The exhibition “Refracted Histories through Stained Glass: 19th c. Islamic Windows as a Prism into MIT’s Past, Present, and Future,” curated by Rami Alafandi and Gwendolyn Collaço, is now on display in the Distinctive Collections’ Maihaugen Gallery.
The exhibit features a set of striking gypsum and stained glass windows dating to the late 18th- to 19th century Ottoman Empire, which the curators discovered among numerous architectural artifacts from the earliest days of the Institute’s architecture program in the Rotch Art Collection, Department of Distinctive Collections. This discovery led to extensive research on the craft and the commissioning of contemporary works in the tradition, also displayed in the gallery, which was transformed into a space that evokes architectural spaces illuminated by windows in this tradition.

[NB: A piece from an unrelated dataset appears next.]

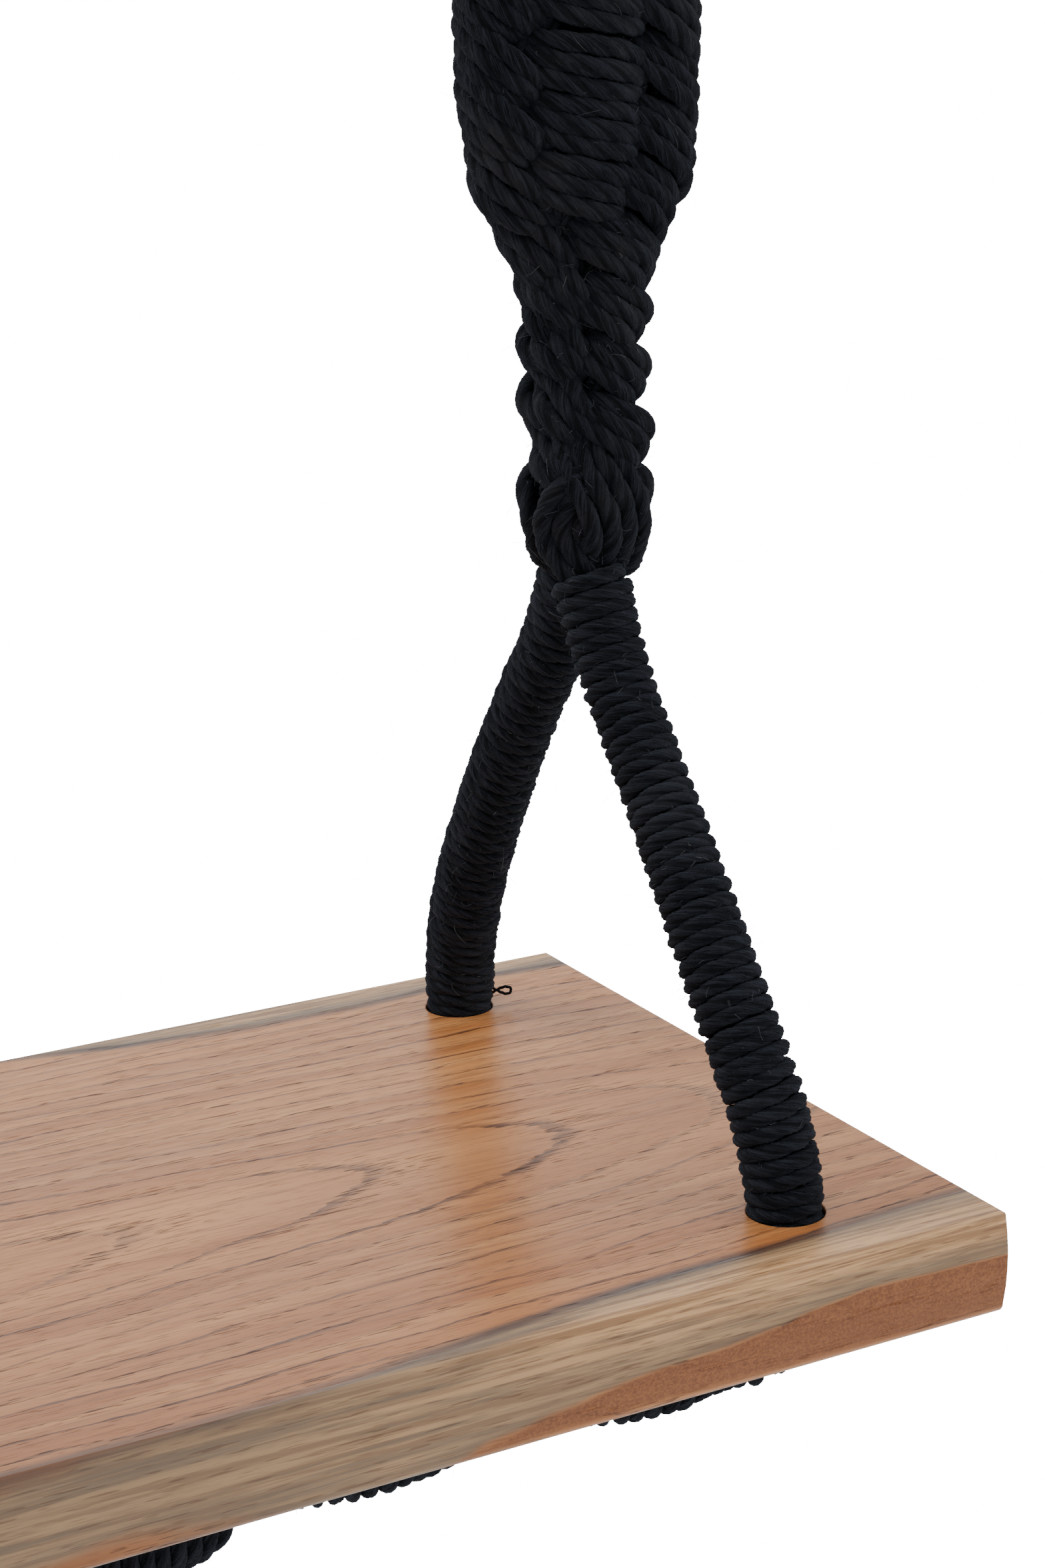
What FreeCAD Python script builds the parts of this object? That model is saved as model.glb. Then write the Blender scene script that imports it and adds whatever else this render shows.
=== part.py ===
import FreeCAD, Part
import math
import os

# Plank swing: a hardwood seat on two whipped ropes, gathered at each end into a knotted
# strap that loops over a steel ring under a ceiling plate.
# Millimetres. X runs along the seat, Y from front to back, Z up. The origin is midway
# between the two ceiling plates, in the plane of their top faces.

# seat
seat_length = 650.0
seat_depth = 250.0
seat_thickness = 30.0
seat_edge_bulge = 1.6
seat_bottom_round = 3.5
seat_top_round = 0.8
hole_inset = 49.6
hole_y = 94.0
hole_radius = 10.6
hole_mouth_round = 8.0
hole_top_round = 0.6

# how far the straps hang inside the seat's holes
leg_lean = 4.8

# height of the beam's face above the seat's top face
drop = 465.0

# ropes
core_diameter = 11.6
rope_diameter = 20.0
splice_diameter = 27.0

# junction knot and straps
knot_height = 170.0
knot_radius = 16.5
knot_gap = 0.6
narrow_width = 34.0
narrow_thickness = 26.0
wide_width = 70.0
wide_thickness = 28.0
neck_width = 44.0
narrow_bottom = 185.0
narrow_top = 245.0
wide_bottom = 266.0
wide_top = 322.0
neck_bottom = 343.0
neck_top = 374.0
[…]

Windows similar to the Ottoman-era examples in the MIT collection once graced the reception halls of elite homes, like al-ʿAzam Palace in Damascus and Bayt al-Razzaz in Cairo. While halls of this type have fallen victim to the ravages of time, war, and recent earthquakes, those in MIT’s collection are examples of windows that came to Europe and the United States either as decontextualized architectural elements or as part of full reception halls from historic houses in the Islamic world, such as those still on display in the Victoria & Albert Museum in London and the Metropolitan Museum of Art in New York. This exhibition illuminates the life of these historic windows, tracing their refracted histories from Egypt to MIT, their ongoing conservation, and the cutting-edge research they still prompt.
Curators from the Aga Khan Documentation Center (AKDC) uncovered the narratives explored in this exhibition through historical and archival research. In collaboration with the Wunsch Conservation Lab, they commissioned a project conservator and documented the process of carefully cleaning and stabilizing these windows for exhibition and long-term preservation. They also teamed up with MIT’s Department of Materials Science and Engineering and the Vitrocentre in Switzerland to run experiments that more precisely located the origins of the materials used in these windows.
Finally, they commissioned contemporary artist Dima Srouji and artisan Mohamed El-Deeb to create new works inspired by the tradition. Visit the exhibition before July 17 to see these works, learn about the tradition, and understand how stained glass windows illuminate architectural spaces in the Islamic world.